Saturday, April 2, 2011

Room EQ Wizard

Another post, and some more new toys to play with. I recently got an external USB sound card (Behringer UCA-202) and an extra long RCA cable so I could play around with some room measurements. The main reasoning behind the external sound card was cabling issues, and also to add a second output so I could drive either my desktop speakers or my main 5.1 setup with a signal from my computer. Cabling-wise, my laptop's internal card only has two 3.5mm stereo jacks (one for mic/line in and one for output), which meant that I would need an RCA adapter for each one. With the sound card there are left and right RCA plugs for both the input and output, which makes hookup a little simpler with cables that are A) more versatile and B) already in my possession.

Before I get into the measurement process I'll go ahead and give a brief answer to the question you might have: "What are you measuring, and why?" At the most basic level, this process measures sound level. However, the purpose of this exercise is not to determine how loud I can play back the Death Star explosion (louder than is comfortable, if you were wondering), but to see how accurate that sound reproduction is. Accuracy can be determined by comparing the relative sound levels of all of the frequencies from 20Hz to 20Khz (the audible range). An ideal system would output the exact same sound level for every frequency over that entire range, but due to speaker characteristics and room interactions that is not the case.
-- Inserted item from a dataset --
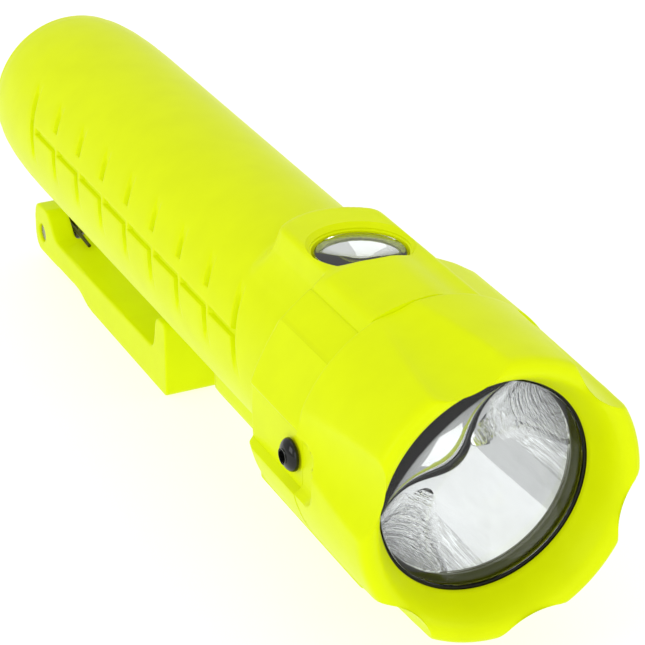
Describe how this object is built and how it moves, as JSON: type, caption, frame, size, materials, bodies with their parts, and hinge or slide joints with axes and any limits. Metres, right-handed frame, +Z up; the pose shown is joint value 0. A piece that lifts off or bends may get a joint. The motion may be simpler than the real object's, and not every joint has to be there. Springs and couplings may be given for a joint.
{
  "type": "flashlight",
  "caption": "Safety flashlight in high-visibility polymer: round grip body, scalloped bezel with deep reflector, side flood window, sprung belt clip and a locking screw.",
  "frame": {"origin": "bottom centre of the bounding box, on the outer flat of the clip lever that the flashlight lies on", "axes": "+Y from the lens towards the tail, so the main beam leaves along -Y; +Z up through the flood window; X across the tube"},
  "size_m": [0.0462, 0.18, 0.0547],
  "materials": {
    "shell": "satin moulded polymer, high-visibility yellow-green",
    "clear": "polished clear polycarbonate",
    "rubber": "matt black rubber",
    "mirror": "vacuum-metallised mirror",
    "alu": "turned",
    "ceramic": "white solder mask",
    "phosphor": "silicone over yellow phosphor",
    "board": "green solder mask",
    "carrier": "moulded black",
    "cell": "printed foil sleeve over a steel can, aluminium-like mean density",
    "nickel": "nickel plated",
    "wire": "PVC insulation",
    "module": "moulded black",
    "steel": "black oxide spring steel",
    "screw": "glossy black"
  },
  "bodies": {
    "body": {"body_tube": "shell", "flood_lens": "clear", "neck_o_ring": "rubber", "flood_gasket": "rubber", "flood_reflector": "mirror", "heat_sink": "alu", "led_board": "ceramic", "led_emitter": "phosphor", "flood_led": "phosphor", "flood_board": "board", "circuit_board": "board", "battery_carrier": "carrier", "cell_1": "cell", "cell_2": "cell", "cell_3": "cell", "cell_4": "cell", "contact_plate_rear": "nickel", "contact_plate_front": "nickel", "tail_spring": "nickel", "led_wire_left": "wire", "led_wire_right": "wire", "flood_wire_left": "wire", "flood_wire_right": "wire", "switch_module": "module", "switch_ring": "module", "clip_pin": "steel"},
    "head": {"bezel": "shell", "front_lens": "clear", "lens_gasket": "rubber", "reflector": "mirror"},
    "clip": {"clip_lever": "shell", "clip_spring": "steel"},
    "switch": {"switch_boot": "rubber"},
    "lock": {"lock_screw": "screw"}
  },
  "joints": [
    {"name": "clip_hinge", "type": "hinge", "parent": "body", "child": "clip", "pos_m": [0, 0.0819, 0.0055], "axis": [1, 0, 0], "range_deg": [0, 18], "stiffness_Nm_per_rad": 0.8, "springref_deg": -17.19},
    {"name": "switch_press", "type": "slide", "parent": "body", "child": "switch", "axis": [0, -1, 0], "range_m": [0, 0.0015], "stiffness_N_per_m": 1500, "springref_m": -0.001},
    {"name": "bezel_draw", "type": "slide", "parent": "body", "child": "head", "axis": [0, -1, 0], "range_m": [0, 0.012]},
    {"name": "lock_screw_draw", "type": "slide", "parent": "body", "child": "lock", "axis": [-1, 0, 0], "range_m": [0, 0.003]}
  ]
}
The purpose of measuring the frequency response is to see what is happening with the frequency response so that equalization can be applied, or to determine if components need to be moved to achieve a more even output.

As I write this, I see that I'm beginning to stretch the definition of brevity, so I'll leave that explanation as it is and have a future post dedicated to my opinion of the characteristics of an good audio system and the challenges we're faced with in trying to obtain it.

Now, onto the measurements. For these measurements I'm using some free software called Room EQ Wizard (REW). It works by playing frequencies over a range that you choose (through your speakers) and simultaneously measuring the sound level at each frequency (through a microphone or Sound Pressure Level (SPL) meter). It then plots the sound level as a function of the frequency, giving you the combined frequency response of your speakers and the room. For these measurements I'm using a Radio Shack Analog SPL meter, which isn't very reliable above about 3KHz, so I'm just going to be measuring my subwoofer.

The first step of the process is to calibrate the sound card. To do this, I fed the output of the sound card directly back into the input and made a measurement from 0Hz to above 20Khz. I don't have the original graph, but it looked similar to this one with better extension below 10Hz.

From there, REW created a calibration file which cuts or boosts certain frequencies to achieve a flat curve. This way, the sound card has no (read: negligible) effect on the final measurements. Here's the calibrated response of my sound card:

After the sound card calibration I was ready to start measuring. I hooked up the SPL meter to the input on the sound card, and the output of the sound card to the AV receiver that drives my subwoofer.

You may notice that there are a couple of unconnected banana plugs sitting in the picture below. I disconnected the main left and right speakers so I would only get the output from the subwoofer.

Next I set up a measurement in REW to sweep from 15Hz to about 150Hz, and this is the result:

The line at 75dB is the level of the signal that was fed to the speaker, and as you can see, that's not exactly where the output ended up. I have the subwoofer crossed over at 80Hz, (that's when the left and right speakers take over) which explains the steep rolloff on the upper end. On the bottom end, I start to lose usable output around the low 30's. The speaker is rated from 24Hz to 200Hz, which means I either have a pretty brutal room mode in that area, or the published values are pretty optimistic (or both). The other large peaks and dips are all due to room modes, or resonances in the room which are a function of the room dimensions as well as speaker and listening positions. There are some pretty low dips at 40Hz and 50Hz. For those of you unfamiliar with a decibel scale, -3dB equates to about half of the original power, while -10dB is about 1/10th. In terms of perceived loudness, -10dB is about half as loud, which is a huge difference over such a small range. I'll be playing around with my subwoofer placement in the future to try to mitigate some of these modes.

1 comment:

  1. Correction made near the end. Before, I implied that -3dB was both half of the original power and half of the perceived loudness. Actually, half the perceived loudness is closer to -10dB.